Meet My Interfaith Family: The Hills

May 30, 2024Crystal Hill

I’ve been pretty open about how I discovered my Jewish heritage and my subsequent decision to convert, in part to reclaim that part of my family’s identity. However, that decision took a while to begin verbalizing. One reason I needed to be certain that I wanted to convert (aside from the obvious reason that formally taking on a new ethnoreligion is a big deal) was the knowledge that, if I were to convert, I would be creating an interfaith family.

Being in an interfaith relationship wasn’t something I was worried about on the surface, but, having been raised in an evangelical Christian environment, it had been ingrained in me that a marriage between people of different faiths was doomed to fail. I had deconstructed my Christian faith a couple years before, but Ben, my husband, was just beginning his own deconstruction from evangelical Christianity. I knew that he’d still love me, but “Hey honey, I want to change religions” isn’t a conversation many people expect to have, especially after they get married.

I’m grateful to have a partner who supported me throughout my conversion and has agreed wholeheartedly to raise our son as a Jew. This isn’t to say our journey has been all “sunshine and rainbows;” there have been a couple fairly intense discussions. But in the end, we have emerged from those conversations stronger as a couple and with a deeper respect for the other’s convictions.

So I asked Ben some questions about how my conversion has affected our marriage, our parenting style, and some of the things he appreciates about Judaism. Without further ado, may I present “Meet My Interfaith Family: Hill Edition!”

  1. What’s your favorite Jewish holiday?

    I think my favorite would be Tu BiShvat, which celebrates trees and the arrival of spring in Israel. It was the first Jewish holiday we celebrated together, as well as the first one I had absolutely no clue about beforehand. I think that unfamiliarity plays a big part in why it’s my favorite. I’m not lumping it in with Christmas or Easter in my head; it’s something new and specific.

  2. What’s your favorite Jewish tradition?
    Chinese food on Christmas. Christmas, while lovely and full of memories, is also a headache and a half. I’d much rather just enjoy the day off from work and have good food that I didn’t have to make.
  3. What is one of the most interesting aspects of Judaism for you?
    I love the Talmudic story “The Oven of Akhnai,” especially the line: “the Torah is not in Heaven.” Growing up, I was taught that religious law was set in stone: God’s will had been decided and you either complied or burned for eternity. 
    The concept that humanity had the power (and the permission!) to interpret and wrestle with the Torah after it was given at Sinai was eye opening and freeing.
  4. When I told you I was planning to convert, what were your initial thoughts?
    “Oh no, not this again.” You had about a two-year head start in terms of deconstructing from Christianity. I initially thought that you were just going back to the same basic belief structure, but minus the element of grace. As we talked and I learned more about Judaism and what it meant to you specifically, most of my worries were laid to rest.
  5. From your standpoint, what are some ways that my conversion has affected our marriage?
    The Jewish side of you just feels like another facet of what was always there. You’ve always been opinionated and insightful, so a religious practice centered around having an opinion and defending it seems a perfect fit. 
    In the day to day, not much has changed. We still get up in the morning and try to survive while doing the best we can by our son. Judaism hasn’t changed that; it’s added different prayers and holidays I didn’t grow up observing but enjoy celebrating now. 
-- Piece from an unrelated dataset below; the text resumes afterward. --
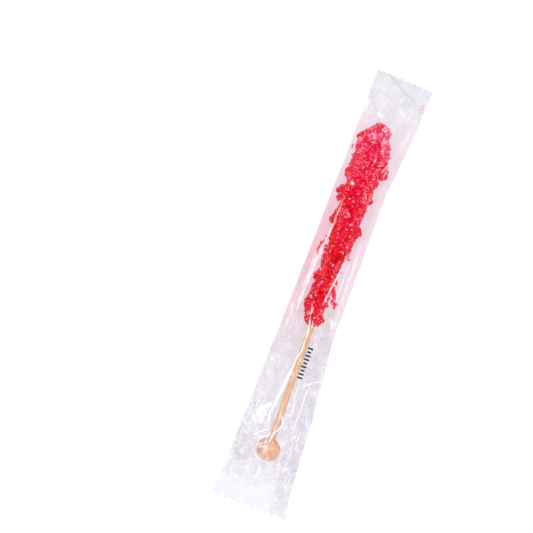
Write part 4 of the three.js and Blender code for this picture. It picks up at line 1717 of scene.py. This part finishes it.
    def dress(self, piece: bpy.types.Object, is_front: np.ndarray, is_fin: bool) -> None:
        """Stores what the film's finish reads, and makes the piece part of the pack."""
        places = np.zeros(len(piece.data.vertices) * 3)
        piece.data.vertices.foreach_get("co", places)
        inverse = np.array(self.lay.pack_matrix().inverted())
        across, along, _ = (places.reshape(-1, 3) @ inverse[:3, :3].T + inverse[:3, 3]).T
        station = self.lay.length / 2 - along
        on_left = np.clip((self.left_from - across) / self.left_run, 0, 1)
        # the pink tint of painted red light from the candy
        candy_light = self.right_candy_light.at(station) * (1 - on_left) + self.left_candy_light.at(station) * on_left
        veil = self.right_veil.at(station) * (1 - on_left) + self.left_veil.at(station) * on_left
        veil = np.full(station.shape, self.fin_veil) if is_fin else veil
        creased = across > self.right_edge.at(station) if is_fin else is_front
        # white takes the frost and the creases' painted highlights, dark the creases' painted shade
        white, dark = self.frost.at(station), np.zeros(station.shape)
        wander = [noise.noise(Vector((s * 0.35, x * 0.2, 2.5))) for s, x in zip(station, across)]
        strayed = across + self.drift * np.array(wander)
        for crease in self.creases:
            tone = crease.tone(station, strayed) * creased
            white, dark = np.maximum(white, tone), np.maximum(dark, -tone)
        contact = self.contact(station, across, is_fin)
        for name, numbers in (
            ("crumple", self.crumple.at(station)), ("candy_light", candy_light), ("white", white), ("dark", dark),
            ("veil", veil), ("contact", contact),
        ):
            store_numbers(piece, name, numbers)
        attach(piece, BODY)

    def build(self, contents: list[bpy.types.Object]) -> list[bpy.types.Object]:
        """Makes the film round the contents and puts it in place of the plain wrapper."""
        film = FilmFinish().material()
        place = self.lay.pack_matrix()
        shape, is_front = self.sleeve(solid_of(contents))
        sleeve = finish_mesh("film_sleeve", mesh_of(shape), place, film)
        self.dress(sleeve, is_front, False)
        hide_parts("wrapper")
        fin = finish_mesh("film_fin", mesh_of(self.fin(solid_of([sleeve]))), place, film)
        self.dress(fin, np.zeros(len(fin.data.vertices)), True)
        return [sleeve, fin]


# ---- Print -----------------------------------------------------------------------------------


@dataclass(frozen=True)
class Stroke:
    """A plain printed dash: the place of its middle, its size and its turn seen from above."""

    station: float
    across: float
    width: float
    length: float
    degrees: float = 0.0


@dataclass
class Print:
    """Plain printed marks on the film: a row of dark ticks, and pink dashes by the edges."""

    lay: Lay
    ink_thickness: float = 0.03
    patch_rows: int = 7
    patch_columns: int = 3
    first_tick: float = 142.4
    tick_step: float = 1.92
    tick_lengths: tuple[float, ...] = (2.8, 2.0, 2.8, 2.8, 2.0, 2.8, 2.0, 2.8, 2.8)
    tick_width: float = 0.9
    tick_across: float = 2.35
    dashes: tuple[Stroke, ...] = (
        Stroke(12.0, 12.9, 0.7, 2.0, -52), Stroke(10.2, 12.6, 0.45, 1.4, -30),
        Stroke(13.2, 13.5, 0.5, 1.0, -70), Stroke(10.9, 11.0, 0.35, 0.9, -40),
        Stroke(220.2, 13.2, 0.4, 0.9, 30), Stroke(222.6, 14.3, 0.4, 0.8, -20),
        Stroke(217.6, 13.9, 0.35, 0.7, 60),
    )

    def patch(self, shape: bmesh.types.BMesh, film: BVHTree, stroke: Stroke) -> None:
        """Lays one dash on the film."""
        place = self.lay.pack_matrix()
        turn = Matrix.Rotation(math.radians(stroke.degrees), 2)
        rows = []
        for v in np.linspace(-0.5, 0.5, self.patch_rows):
            row = []
            for u in np.linspace(-0.5, 0.5, self.patch_columns):
                x, y = turn @ Vector((u * stroke.width, v * stroke.length))
                above = place @ Vector((stroke.across + x, self.lay.y(stroke.station) + y, ABOVE_ALL))
                hit = film.ray_cast(above, Vector((0, 0, -1)))[0]
                row.append(place.inverted() @ hit + Vector((0, 0, self.ink_thickness)))
            rows.append(row)
        lay_grid(shape, np.array(rows))

    def piece(self, name: str, film: BVHTree, strokes: list[Stroke], ink: InkFinish) -> bpy.types.Object:
        """Makes the dashes of one ink as one piece."""
        shape = bmesh.new()
        for stroke in strokes:
            self.patch(shape, film, stroke)
        bmesh.ops.recalc_face_normals(shape, faces=shape.faces)
        bmesh.ops.solidify(shape, geom=shape.faces[:], thickness=0.5 * self.ink_thickness)
        bmesh.ops.recalc_face_normals(shape, faces=shape.faces)
        piece = finish_mesh(name, mesh_of(shape), self.lay.pack_matrix(), ink.material())
        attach(piece, BODY)
        return piece

    def build(self, film_pieces: list[bpy.types.Object]) -> list[bpy.types.Object]:
        """Makes the ticks and the dashes on the film."""
        film = solid_of(film_pieces)
        ticks = [
            Stroke(self.first_tick + number * self.tick_step, self.tick_across, self.tick_width, length, 90)
            for number, length in enumerate(self.tick_lengths)
        ]
        return [
            self.piece("print_ticks", film, ticks, InkFinish("dark ink", (0.012, 0.012, 0.016))),
            self.piece("print_dashes", film, list(self.dashes), InkFinish("pink ink", (0.90, 0.22, 0.42))),
        ]


# ---- Studio ----------------------------------------------------------------------------------


@dataclass(frozen=True)
class Softbox:
    """A soft light above the pack, aimed at a place on it."""

    name: str
    where: tuple[float, float, float]
    aim: tuple[float, float, float]
    size: tuple[float, float]
    power: float
    glints: bool = True

    def build(self) -> None:
        """Adds the light, unseen by the camera, and by gloss too unless it is there for glints."""
        data = bpy.data.lights.new(self.name, "AREA")
        data.shape = "RECTANGLE"
        data.size, data.size_y = self.size
        data.energy = self.power
        light = bpy.data.objects.new(self.name, data)
        light.location = self.where
        towards = Vector(self.aim) - Vector(self.where)
        light.rotation_euler = towards.to_track_quat("-Z", "Y").to_euler()
        light.visible_camera = False
        light.visible_glossy = self.glints
        bpy.context.scene.collection.objects.link(light)


@dataclass
class Studio:
    """The table, the lights and the camera, in metres."""

    turn: float = 20.4
    frame_width: float = 0.2638
    centre: tuple[float, float] = (-0.0330, 0.0016)
    mid_height: float = 0.006
    lens: float = 135.0
    sensor: float = 36.0
    table_size: float = 3.0
    eye_level: float = 0.45
    horizon: float = 0.55
    zenith: float = 0.98
    overhead: float = 0.03
    softboxes: tuple[Softbox, ...] = (
        Softbox("overhead light", (0.0, 0.0, 1.4), (0, 0, 0), (1.4, 1.4), 26.0, glints=False),
        Softbox("left light", (-0.75, 0.0, 0.80), (0, 0, 0), (0.9, 0.05), 1.2),
        Softbox("right light", (0.75, 0.0, 0.80), (0, 0, 0), (0.9, 0.05), 1.2),
    )

    def build_table(self) -> None:
        """Lays the table just under the pack."""
        shape = bmesh.new()
        bmesh.ops.create_grid(shape, x_segments=1, y_segments=1, size=self.table_size / MM)
        table = finish_mesh("table", mesh_of(shape), Matrix.Scale(MM, 4), TableFinish().material())

    def build_surround(self) -> None:
        """Sets a soft surround, white at eye level and darker overhead."""
        world = bpy.data.worlds.new("studio")
        world.use_nodes = True
        bpy.context.scene.world = world
        tree = world.node_tree
        background = tree.nodes["Background"]
        where = tree.nodes.new("ShaderNodeTexCoord")
        split = tree.nodes.new("ShaderNodeSeparateXYZ")
        ramp = tree.nodes.new("ShaderNodeValToRGB")
        stops = ((self.eye_level, self.horizon), (self.zenith, self.overhead))
        for element, (height, light) in zip(ramp.color_ramp.elements, stops):
            element.position = height
            element.color = (light, light, light, 1.0)
        tree.links.new(where.outputs["Generated"], split.inputs[0])
        tree.links.new(split.outputs["Z"], ramp.inputs[0])
        tree.links.new(ramp.outputs["Color"], background.inputs["Color"])

    def build_camera(self) -> None:
        """Looks straight down, with the pack's candy end turned to the upper right."""
        data = bpy.data.cameras.new("camera")
        data.sensor_width = self.sensor
        data.lens = self.lens
        camera = bpy.data.objects.new("camera", data)
        height = self.mid_height + self.frame_width * self.lens / self.sensor
        camera.location = (*self.centre, height)
        camera.rotation_euler = (0, 0, math.radians(self.turn))
        bpy.context.scene.collection.objects.link(camera)
        bpy.context.scene.camera = camera

    def build(self) -> None:
        """Sets everything up."""
        bpy.context.scene.view_settings.view_transform = "Standard"
        self.build_camera()
        self.build_table()
        self.build_surround()
        for softbox in self.softboxes:
            softbox.build()


def main() -> None:
    """Builds the stage, then the candy, the stick and the wrapper round them."""
    logging.basicConfig(level=logging.INFO, format="%(name)s: %(message)s")
    lay = Lay()
    Studio().build()
    candy = Candy(lay).build()
    stick = SwizzleStick(lay).build()
    wrapper = Wrapper(lay).build(candy + stick)
    marks = Print(lay).build(wrapper)
    for piece in candy + stick + wrapper + marks:
        log.info("%s rides on %s", piece.name, BODY)


if __name__ == "__main__":
    main()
    Every once in a while, we have long conversations about what we believe, why we believe it, where we differ, and how that jumble of rhetoric will affect things moving forward. That’s been one of the most intense parts of our marriage…but it’s also one of the most rewarding.
  6. What are some ways my being Jewish has affected our parenting choices?
    Our son is still young, so most of the issues arise from our extended family and communicating expectations. Both sets of grandparents are still deeply Christian, so getting them to understand that our son is Jewish and that it isn’t their job to convert him to Christianity has been a perilous road. Thankfully, we seem to be past the worst of that.
  7. What advice do you have for other interfaith couples?
    Listen to your spouse…really listen. Recognize that neither of you is acting in bad faith and that you’re both trying to be the best you can be. Learn why your partner believes what they believe, explain your reasoning, and find common ground. You’re in this together. Also, challah and wine help smooth over a LOT of conversations!